This way, your guaranteed to improve the performance of your code over time. And you can document, prove, and defend any optimization to your boss, your peer group, or even the scientific community.

Action steps:

You start with the naive solution that’s easy to read. Mostly, the naive solution is very easy to read.
You take the naive solution as benchmark by measuring its performance rigorously.
You document your measurements in a Google Spreadsheet (okay, you can also use Excel).
You come up with alternative code and measure its performance against the benchmark.
If the new code is better (faster, more memory efficient) than the old benchmark, the new code becomes the new benchmark. All subsequent improvements have to beat the new benchmark (otherwise, you throw them away).

Pareto Is King

I know it’s not big news: the 80/20 Pareto principle—named after Italian economist Vilfredo Pareto—is alive and well in performance optimization.

To exemplify this, have a look at my current CPU usage as I’m writing this:

If you plot this in Python, you see the following Pareto-like distribution:

Here’s the code that produces this output:

import matplotlib.pyplot as plt

labels = ['Cortana', 'Search', 'Explorer', 'System',
          'Desktop', 'Runtime', 'Snipping', 'Firefox',
          'Task', 'Dienst', 'Kapersky', 'Dienst2', 'CTF', 'Dienst3']

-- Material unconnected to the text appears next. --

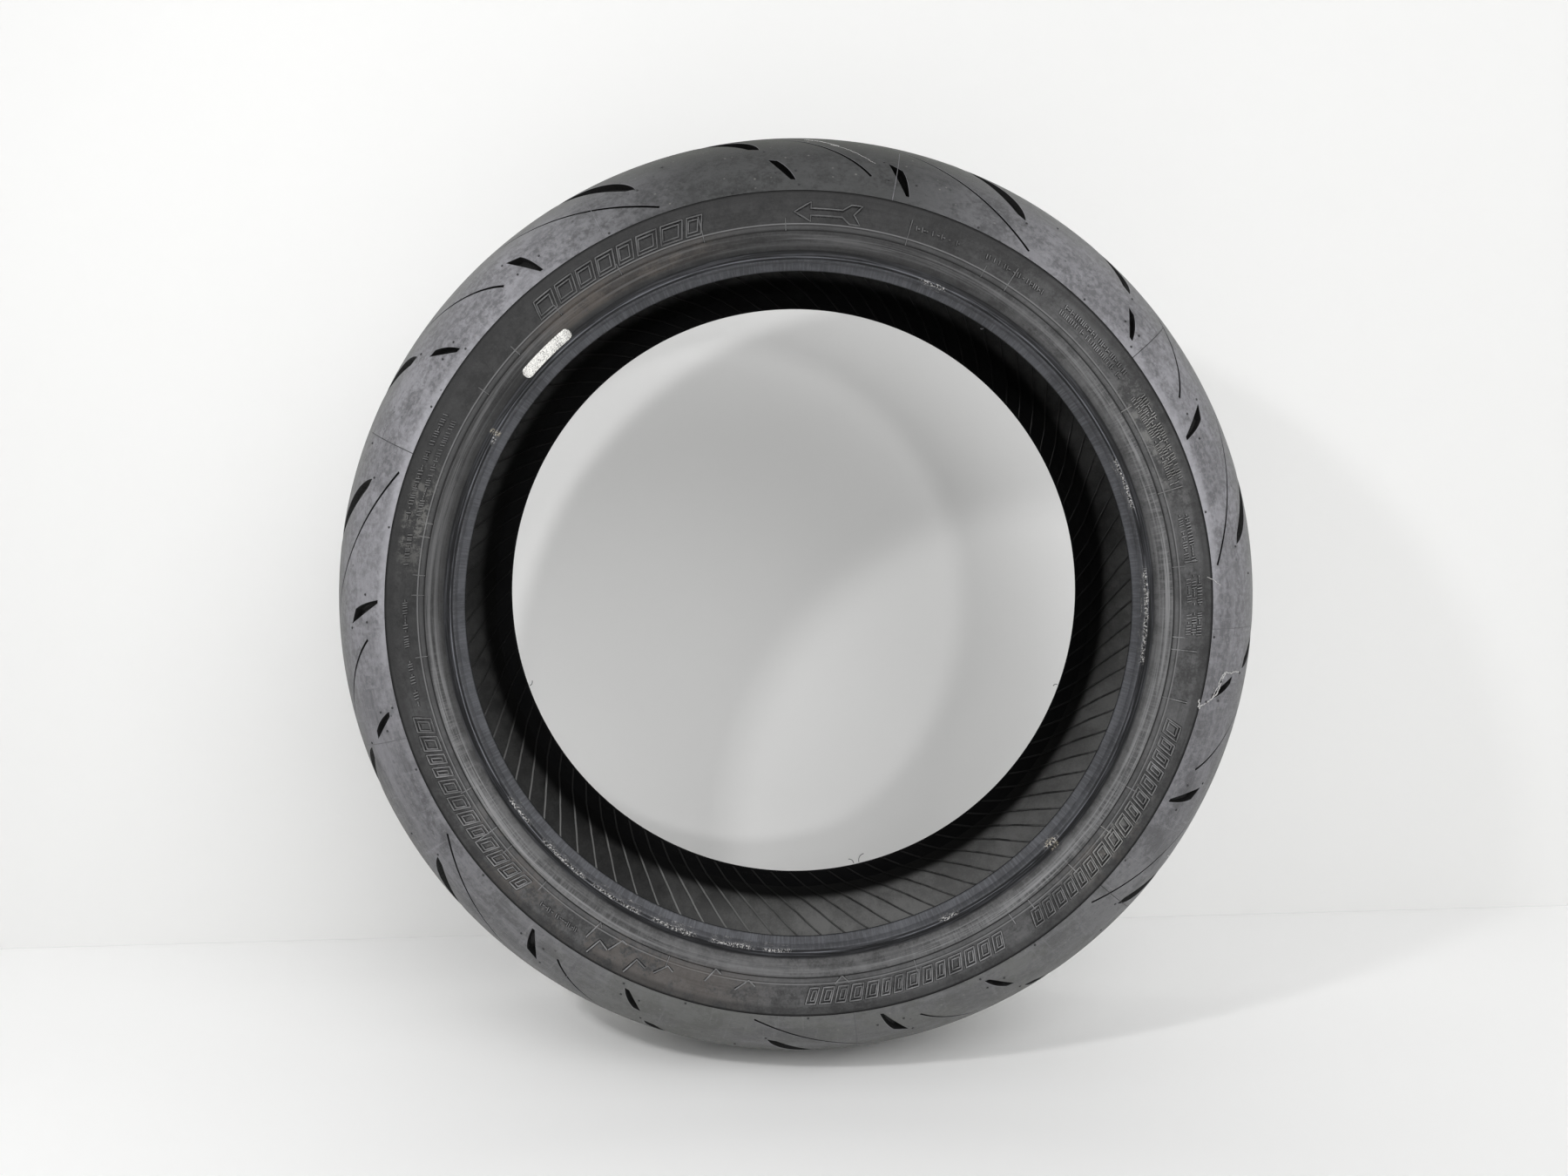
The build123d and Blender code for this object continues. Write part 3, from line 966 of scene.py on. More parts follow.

cpu = [8.3, 6.1, 4.6, 3.8, 2.2, 1.5, 1.4, 0.7, 0.7, 0.6, 0.5, 0.4, 0.3, 0.3]

plt.barh(labels, cpu)
plt.xlabel('Percentage')
plt.savefig('screenshot_performance.jpg')
plt.show()

20% of the code requires 80% of the CPU usage (okay, I haven’t really checked if the numbers match but you get the point).

If I wanted to reduce CPU usage on my computer, I just need to close Cortana and Search and—voilà—a significant portion of the CPU load would be gone:

The interesting observation is that even by removing the two most expensive tasks, the plot looks just the same. Now there are two most expensive tasks: Explorer and System.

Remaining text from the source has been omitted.